#### [Your task]
Find each line containing the string "handed". Copy it.

[Rows from an object dataset]
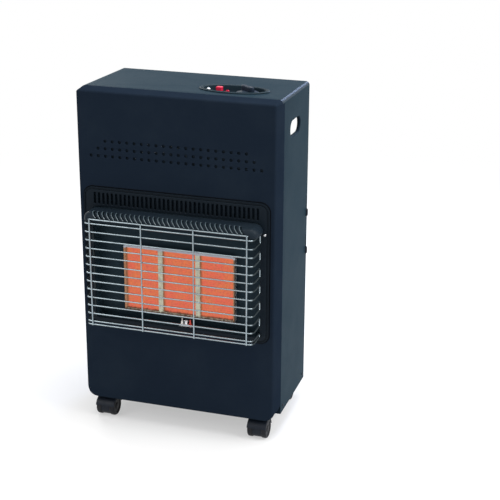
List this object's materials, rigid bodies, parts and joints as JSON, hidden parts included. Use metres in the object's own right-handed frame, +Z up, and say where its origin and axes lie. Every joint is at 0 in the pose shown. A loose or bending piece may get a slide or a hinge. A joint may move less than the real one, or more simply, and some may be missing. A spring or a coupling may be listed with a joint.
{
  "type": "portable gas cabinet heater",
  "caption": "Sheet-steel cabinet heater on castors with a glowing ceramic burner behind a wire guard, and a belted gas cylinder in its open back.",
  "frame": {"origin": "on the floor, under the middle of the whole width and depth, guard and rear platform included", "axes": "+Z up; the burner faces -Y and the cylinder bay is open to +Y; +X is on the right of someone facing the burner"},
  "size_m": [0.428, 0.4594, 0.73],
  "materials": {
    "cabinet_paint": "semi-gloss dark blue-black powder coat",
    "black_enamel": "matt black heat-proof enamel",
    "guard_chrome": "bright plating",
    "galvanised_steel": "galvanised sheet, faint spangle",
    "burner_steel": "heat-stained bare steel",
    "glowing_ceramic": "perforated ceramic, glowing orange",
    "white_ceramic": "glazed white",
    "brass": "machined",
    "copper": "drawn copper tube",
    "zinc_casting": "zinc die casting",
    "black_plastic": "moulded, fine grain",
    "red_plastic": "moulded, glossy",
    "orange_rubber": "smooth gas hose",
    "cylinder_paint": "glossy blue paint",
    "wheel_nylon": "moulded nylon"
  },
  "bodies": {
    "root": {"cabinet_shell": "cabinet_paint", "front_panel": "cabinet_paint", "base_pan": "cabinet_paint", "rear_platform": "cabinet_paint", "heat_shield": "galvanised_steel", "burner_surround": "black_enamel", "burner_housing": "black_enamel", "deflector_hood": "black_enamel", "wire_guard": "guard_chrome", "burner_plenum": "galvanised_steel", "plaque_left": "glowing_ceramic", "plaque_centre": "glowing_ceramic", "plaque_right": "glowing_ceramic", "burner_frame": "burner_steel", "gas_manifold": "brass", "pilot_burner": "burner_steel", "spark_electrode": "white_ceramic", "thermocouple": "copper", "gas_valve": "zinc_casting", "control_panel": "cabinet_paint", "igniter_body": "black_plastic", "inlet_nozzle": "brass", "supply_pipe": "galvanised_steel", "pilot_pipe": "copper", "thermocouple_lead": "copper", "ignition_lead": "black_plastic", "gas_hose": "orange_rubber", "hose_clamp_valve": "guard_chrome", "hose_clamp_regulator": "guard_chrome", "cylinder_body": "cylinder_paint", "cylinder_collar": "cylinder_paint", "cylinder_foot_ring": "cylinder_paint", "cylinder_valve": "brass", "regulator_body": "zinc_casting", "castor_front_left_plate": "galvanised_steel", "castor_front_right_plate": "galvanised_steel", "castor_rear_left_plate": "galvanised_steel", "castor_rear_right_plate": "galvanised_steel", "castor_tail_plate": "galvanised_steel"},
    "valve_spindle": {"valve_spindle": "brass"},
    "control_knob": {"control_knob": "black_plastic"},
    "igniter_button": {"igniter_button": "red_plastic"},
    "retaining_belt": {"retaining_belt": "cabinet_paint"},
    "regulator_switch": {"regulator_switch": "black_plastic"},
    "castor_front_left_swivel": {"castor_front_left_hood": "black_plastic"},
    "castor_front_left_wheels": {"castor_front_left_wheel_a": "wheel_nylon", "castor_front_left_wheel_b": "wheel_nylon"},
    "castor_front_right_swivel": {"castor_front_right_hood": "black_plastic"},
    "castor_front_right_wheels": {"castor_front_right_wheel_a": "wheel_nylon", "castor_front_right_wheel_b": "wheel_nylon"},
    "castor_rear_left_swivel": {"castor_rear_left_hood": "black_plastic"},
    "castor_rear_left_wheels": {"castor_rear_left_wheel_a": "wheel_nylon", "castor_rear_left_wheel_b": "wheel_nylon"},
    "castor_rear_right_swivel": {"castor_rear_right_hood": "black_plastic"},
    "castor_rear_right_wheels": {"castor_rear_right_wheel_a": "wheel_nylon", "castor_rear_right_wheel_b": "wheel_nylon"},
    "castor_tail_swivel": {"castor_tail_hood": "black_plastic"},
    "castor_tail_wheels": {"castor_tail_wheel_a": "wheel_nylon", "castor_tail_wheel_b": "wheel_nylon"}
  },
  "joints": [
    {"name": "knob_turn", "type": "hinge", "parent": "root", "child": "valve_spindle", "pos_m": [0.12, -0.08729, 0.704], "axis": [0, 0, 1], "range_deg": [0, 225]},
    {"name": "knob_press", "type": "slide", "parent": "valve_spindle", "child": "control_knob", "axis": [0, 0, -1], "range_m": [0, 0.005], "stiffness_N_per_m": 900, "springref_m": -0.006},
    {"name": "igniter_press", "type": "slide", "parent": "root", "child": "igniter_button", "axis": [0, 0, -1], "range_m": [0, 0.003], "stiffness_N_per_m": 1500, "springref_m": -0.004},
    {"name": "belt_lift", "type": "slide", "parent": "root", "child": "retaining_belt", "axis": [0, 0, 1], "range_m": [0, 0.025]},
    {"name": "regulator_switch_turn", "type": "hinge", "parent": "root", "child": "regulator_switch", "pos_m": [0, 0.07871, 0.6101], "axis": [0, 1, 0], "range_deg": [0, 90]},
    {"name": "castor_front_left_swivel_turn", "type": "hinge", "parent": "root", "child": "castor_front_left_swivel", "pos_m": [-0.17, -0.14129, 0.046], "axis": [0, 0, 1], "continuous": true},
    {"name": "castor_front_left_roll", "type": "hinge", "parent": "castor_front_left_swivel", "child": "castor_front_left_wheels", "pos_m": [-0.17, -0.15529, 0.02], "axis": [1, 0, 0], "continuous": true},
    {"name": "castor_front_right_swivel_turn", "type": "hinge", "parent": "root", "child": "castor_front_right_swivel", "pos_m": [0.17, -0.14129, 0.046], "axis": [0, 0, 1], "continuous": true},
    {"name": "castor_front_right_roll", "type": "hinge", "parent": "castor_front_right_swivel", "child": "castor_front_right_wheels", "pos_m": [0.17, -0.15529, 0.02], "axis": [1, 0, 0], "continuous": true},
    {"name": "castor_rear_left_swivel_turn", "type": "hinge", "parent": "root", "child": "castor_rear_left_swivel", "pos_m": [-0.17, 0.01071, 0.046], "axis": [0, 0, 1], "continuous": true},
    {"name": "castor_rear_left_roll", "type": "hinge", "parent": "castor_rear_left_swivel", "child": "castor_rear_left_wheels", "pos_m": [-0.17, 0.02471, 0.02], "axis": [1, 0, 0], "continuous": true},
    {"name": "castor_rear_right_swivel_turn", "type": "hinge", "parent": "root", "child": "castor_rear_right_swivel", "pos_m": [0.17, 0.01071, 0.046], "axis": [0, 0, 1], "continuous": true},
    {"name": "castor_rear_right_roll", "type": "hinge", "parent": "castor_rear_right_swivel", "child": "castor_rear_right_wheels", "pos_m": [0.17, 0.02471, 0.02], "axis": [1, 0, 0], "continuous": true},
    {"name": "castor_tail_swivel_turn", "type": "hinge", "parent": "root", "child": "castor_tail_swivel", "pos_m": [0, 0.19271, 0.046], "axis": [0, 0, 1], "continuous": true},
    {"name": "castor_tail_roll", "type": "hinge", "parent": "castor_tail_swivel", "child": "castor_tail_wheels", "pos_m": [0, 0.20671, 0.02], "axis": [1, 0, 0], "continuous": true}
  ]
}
==
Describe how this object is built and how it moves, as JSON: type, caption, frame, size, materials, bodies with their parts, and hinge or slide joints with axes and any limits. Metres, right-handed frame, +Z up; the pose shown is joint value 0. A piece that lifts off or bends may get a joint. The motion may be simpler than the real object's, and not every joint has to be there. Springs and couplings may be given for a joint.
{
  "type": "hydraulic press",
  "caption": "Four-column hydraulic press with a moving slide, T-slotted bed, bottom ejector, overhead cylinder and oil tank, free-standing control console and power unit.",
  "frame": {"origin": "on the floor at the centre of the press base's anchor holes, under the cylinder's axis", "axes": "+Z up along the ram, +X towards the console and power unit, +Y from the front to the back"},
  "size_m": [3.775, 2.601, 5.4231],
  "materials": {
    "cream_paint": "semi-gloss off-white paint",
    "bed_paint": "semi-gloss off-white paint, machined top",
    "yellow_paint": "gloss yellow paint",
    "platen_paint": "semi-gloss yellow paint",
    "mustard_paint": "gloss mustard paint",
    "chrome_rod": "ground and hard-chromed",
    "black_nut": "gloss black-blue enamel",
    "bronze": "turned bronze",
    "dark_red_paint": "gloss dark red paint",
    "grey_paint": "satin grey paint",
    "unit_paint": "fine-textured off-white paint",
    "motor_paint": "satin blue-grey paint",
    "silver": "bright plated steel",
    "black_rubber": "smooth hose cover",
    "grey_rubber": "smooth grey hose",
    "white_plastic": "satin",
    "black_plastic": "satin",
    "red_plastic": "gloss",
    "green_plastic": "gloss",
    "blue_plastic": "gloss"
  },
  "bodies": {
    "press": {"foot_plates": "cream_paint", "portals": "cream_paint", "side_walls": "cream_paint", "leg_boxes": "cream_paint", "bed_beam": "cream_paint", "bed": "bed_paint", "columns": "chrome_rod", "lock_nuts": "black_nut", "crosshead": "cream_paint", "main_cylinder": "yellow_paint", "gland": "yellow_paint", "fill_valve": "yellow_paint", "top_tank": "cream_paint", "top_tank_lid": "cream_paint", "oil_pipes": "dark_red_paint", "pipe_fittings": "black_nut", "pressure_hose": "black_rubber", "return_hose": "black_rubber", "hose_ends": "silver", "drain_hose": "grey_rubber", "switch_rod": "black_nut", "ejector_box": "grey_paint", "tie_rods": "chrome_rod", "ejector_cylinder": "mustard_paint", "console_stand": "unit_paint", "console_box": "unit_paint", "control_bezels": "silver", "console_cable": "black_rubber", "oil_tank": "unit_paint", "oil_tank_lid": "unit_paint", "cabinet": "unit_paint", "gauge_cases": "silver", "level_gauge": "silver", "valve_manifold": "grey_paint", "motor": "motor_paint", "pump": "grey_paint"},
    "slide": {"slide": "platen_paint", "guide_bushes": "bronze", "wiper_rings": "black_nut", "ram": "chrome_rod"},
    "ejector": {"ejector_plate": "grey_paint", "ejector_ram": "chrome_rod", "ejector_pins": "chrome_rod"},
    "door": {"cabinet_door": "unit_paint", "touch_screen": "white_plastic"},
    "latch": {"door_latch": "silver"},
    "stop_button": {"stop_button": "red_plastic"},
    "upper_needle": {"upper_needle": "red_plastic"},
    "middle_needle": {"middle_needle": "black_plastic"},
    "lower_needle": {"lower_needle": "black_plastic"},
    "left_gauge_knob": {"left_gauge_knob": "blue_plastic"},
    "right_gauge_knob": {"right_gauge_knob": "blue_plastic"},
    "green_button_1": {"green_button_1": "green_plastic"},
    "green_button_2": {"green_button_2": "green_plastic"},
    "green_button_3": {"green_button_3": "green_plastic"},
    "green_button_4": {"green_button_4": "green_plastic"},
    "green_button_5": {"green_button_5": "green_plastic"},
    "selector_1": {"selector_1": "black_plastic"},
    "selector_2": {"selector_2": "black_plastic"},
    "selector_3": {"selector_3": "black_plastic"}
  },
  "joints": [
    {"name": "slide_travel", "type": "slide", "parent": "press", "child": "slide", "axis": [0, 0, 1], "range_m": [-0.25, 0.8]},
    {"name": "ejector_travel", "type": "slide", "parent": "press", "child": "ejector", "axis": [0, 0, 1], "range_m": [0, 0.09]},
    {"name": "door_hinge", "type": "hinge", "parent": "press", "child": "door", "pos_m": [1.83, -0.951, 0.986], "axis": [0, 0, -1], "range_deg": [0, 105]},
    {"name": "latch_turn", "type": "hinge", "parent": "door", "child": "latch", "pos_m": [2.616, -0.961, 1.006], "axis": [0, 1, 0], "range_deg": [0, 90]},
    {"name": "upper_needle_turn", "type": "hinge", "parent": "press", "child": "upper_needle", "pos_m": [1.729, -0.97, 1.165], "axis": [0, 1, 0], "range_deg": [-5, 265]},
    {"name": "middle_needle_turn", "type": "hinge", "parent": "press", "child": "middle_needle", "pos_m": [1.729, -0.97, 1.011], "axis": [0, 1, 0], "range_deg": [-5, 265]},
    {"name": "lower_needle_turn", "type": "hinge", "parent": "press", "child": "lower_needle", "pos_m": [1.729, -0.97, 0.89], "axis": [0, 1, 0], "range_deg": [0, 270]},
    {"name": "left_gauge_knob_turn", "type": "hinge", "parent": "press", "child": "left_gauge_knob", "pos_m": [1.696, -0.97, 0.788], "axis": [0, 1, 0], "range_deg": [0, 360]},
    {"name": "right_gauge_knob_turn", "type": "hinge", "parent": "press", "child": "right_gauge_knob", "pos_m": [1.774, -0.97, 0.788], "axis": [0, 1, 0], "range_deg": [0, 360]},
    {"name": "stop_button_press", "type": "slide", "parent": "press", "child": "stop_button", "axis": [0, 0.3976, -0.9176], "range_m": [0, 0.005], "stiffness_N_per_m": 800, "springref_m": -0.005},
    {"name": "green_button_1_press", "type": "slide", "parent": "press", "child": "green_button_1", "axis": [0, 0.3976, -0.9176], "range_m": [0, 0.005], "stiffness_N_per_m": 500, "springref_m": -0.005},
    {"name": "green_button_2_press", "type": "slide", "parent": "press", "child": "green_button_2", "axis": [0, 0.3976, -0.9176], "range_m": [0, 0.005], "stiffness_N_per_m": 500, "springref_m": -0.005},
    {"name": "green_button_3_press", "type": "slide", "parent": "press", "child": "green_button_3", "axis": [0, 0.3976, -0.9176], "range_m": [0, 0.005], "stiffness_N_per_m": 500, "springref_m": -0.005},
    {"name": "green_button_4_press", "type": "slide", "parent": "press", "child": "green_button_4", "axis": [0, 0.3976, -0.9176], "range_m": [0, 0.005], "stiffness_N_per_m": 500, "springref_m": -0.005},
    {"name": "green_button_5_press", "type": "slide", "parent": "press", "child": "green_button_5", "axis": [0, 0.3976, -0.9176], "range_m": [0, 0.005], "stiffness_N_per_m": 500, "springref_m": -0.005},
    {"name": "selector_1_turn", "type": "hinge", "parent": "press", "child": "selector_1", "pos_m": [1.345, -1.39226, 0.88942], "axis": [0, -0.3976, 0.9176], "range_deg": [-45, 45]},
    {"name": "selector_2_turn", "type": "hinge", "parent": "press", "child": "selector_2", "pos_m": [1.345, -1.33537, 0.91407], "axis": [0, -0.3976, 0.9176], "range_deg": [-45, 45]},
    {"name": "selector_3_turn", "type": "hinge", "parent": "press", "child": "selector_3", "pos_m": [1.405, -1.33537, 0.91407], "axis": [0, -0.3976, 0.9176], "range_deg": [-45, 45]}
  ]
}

#### [Result of the task]
List this object's materials, rigid bodies, parts and joints as JSON, hidden parts included. Use metres in the object's own right-handed frame, +Z up, and say where its origin and axes lie. Every joint is at 0 in the pose shown. A loose or bending piece may get a slide or a hinge. A joint may move less than the real one, or more simply, and some may be missing. A spring or a coupling may be listed with a joint.
Describe how this object is built and how it moves, as JSON: type, caption, frame, size, materials, bodies with their parts, and hinge or slide joints with axes and any limits. Metres, right-handed frame, +Z up; the pose shown is joint value 0. A piece that lifts off or bends may get a joint. The motion may be simpler than the real object's, and not every joint has to be there. Springs and couplings may be given for a joint.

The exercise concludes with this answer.